Counting Carb(on)s: Glazing Impact on Embodied Carbon and Building Performance

K. Natividad
NSG Pilkington,
United States

Keywords: carbon, construction, building materials


As discussion and research around climate change continues, the reality of human impacts and effects have become more dire calling for a sense of urgency to act across all industries. Climate change goals will require significant improvements in the way buildings are constructed and operated. Building reuse can combat climate change as it minimizes the embodied carbon to create materials and energy required to build a new structure.

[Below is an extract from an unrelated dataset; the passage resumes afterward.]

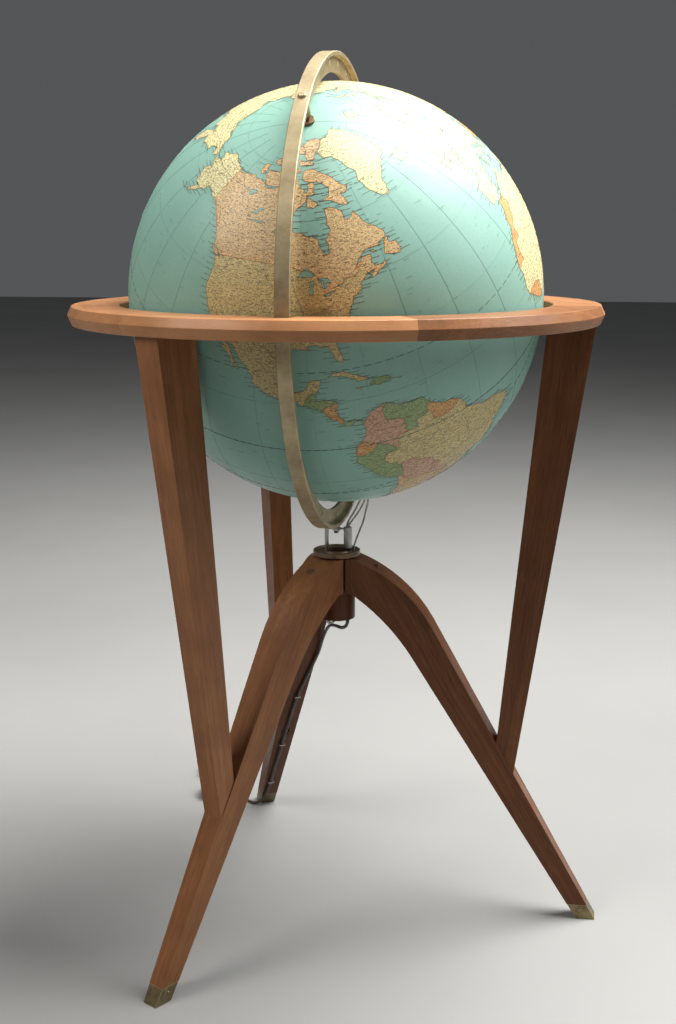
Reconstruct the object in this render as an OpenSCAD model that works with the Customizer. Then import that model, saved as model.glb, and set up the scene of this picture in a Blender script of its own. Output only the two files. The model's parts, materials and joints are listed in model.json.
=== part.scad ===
// Floor globe: a 16 inch ball in a meridian ring that swings in a three-legged wooden stand

/* [Ball] */
// Outer radius of the ball
ball_r = 203.2; // [203:0.1:203.4]
// Height of the ball's centre above the floor
ball_z = 645; // [644.9:0.1:645.1]
// Wall thickness of the two half shells
shell_t = 2.6; // [2:0.1:4]
// Tilt of the polar axis from upright
tilt = 39.4; // [24:0.1:45]

/* [Meridian] */
// Outer radius of the meridian ring
meridian_r = 230; // [229.6:0.1:230]
// Width of its rim, across the ring
rim_w = 13.3; // [10:0.1:13.4]
// Radial thickness of the rim
rim_t = 4; // [3:0.1:5]
// Thickness of the web inside the rim
web_t = 3.2; // [2.4:0.1:4]
// Inner radius of the web
web_r = 211; // [210.5:0.1:214]
// Diameter of the north pivot pin
pin_d = 4; // [4:0.1:4.4]
// Diameter of the south stem, which carries the lamp
stem_d = 9.5; // [9:0.1:10]
// Radial clearance of the ball's bushes on the pin and the stem
running_fit = 0.05; // [0.02:0.01:0.1]

/* [Horizon ring] */
// Outer radius at the arris half way up the edge
horizon_r = 262; // [259:0.5:264]
// Radius of the top and bottom faces
face_r = 258; // [256:0.5:258]
// Inner radius of the ring
horizon_in_r = 212; // [211:0.5:214]
// Thickness of the ring
horizon_t = 18; // [16:0.5:20]
// Height of its top face below the ball's centre
horizon_drop = 6; // [5:0.5:8]
// Width of the two notches for the meridian
notch_w = 15.2; // [14.8:0.1:18]

/* [Legs and struts] */
// Turn of the three legs from +X
stand_turn = 1.5; // [0:0.5:3]
// Radius at which a leg's upper edge meets the floor
foot_r = 275.4; // [268:0.2:278]
// Leg thickness at the stand's axis
leg_w = 38; // [34:0.5:38]
// Leg thickness at the foot
foot_w = 17; // [16:0.5:20]
// Strut thickness under the ring
strut_w = 28; // [22:0.5:28]
// Strut thickness on the leg
strut_low_w = 22; // [20:0.5:24]
// Height of the brass ferrules
ferrule_h = 16; // [12:0.5:20]
// Wall thickness of the ferrules
ferrule_t = 1.2; // [0.8:0.1:1.6]

/* [Hub] */
// Diameter of the round post between the legs
post_d = 37.8; // [36:0.2:38]
// Height of the post's lower end
post_low = 316; // [310:1:330]
// Height of the post's top
post_top = 383; // [383:0.5:384]
// Diameter of the guide pin
guide_d = 4.1; // [3:0.1:5]
// Diameter of the wire conduit
conduit_d = 8.5; // [8:0.1:9]
// Diameter of the cradle roller
roller_d = 10; // [9.6:0.1:10]

/* [Cords] */
// Diameter of the mains cord
cord_d = 3.6; // [3:0.1:3.9]
// Diameter of each lamp lead
lead_d = 2; // [1.6:0.1:2]

/* [Hidden] */
$fn = 96;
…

Windows present a significant challenge within building reuse as traditional treatments either require full replacement to achieve reasonable performance or utilize restoration methods with minimal embodied carbon impacts albeit at a lower gain in operational performance. More importantly, the operational and embodied carbon impacts aren’t both currently required to be evaluated in project scope. As a result, there may be untapped potential for climate change impact. By promotion of building reuse and restoration, significant step changes can be made to shift this embodied carbon/operating carbon paradigm and provide better solutions to the carbon crunch. In the existing building stock, significant performance upgrades can be made with emerging technologies such as vacuum insulating glass (VIG), thin glass in secondary glazing, and the thin triple insulating glass unit (IGU). Each of these allow for step-change improvements in building operations with only a minor increase in embodied carbon. An in-depth analysis of existing building performance across the US was completed to showcase a methodology for this process. Evaluating the different potential options and comparing the overall carbon impacts both in terms of embodied and operational carbon offers insight into the impacts of treatments. This complete analysis addresses the full impact of choices and carbon impacts with intention to promote adaptive reuse technologies and reduce global warming potential from existing building stock.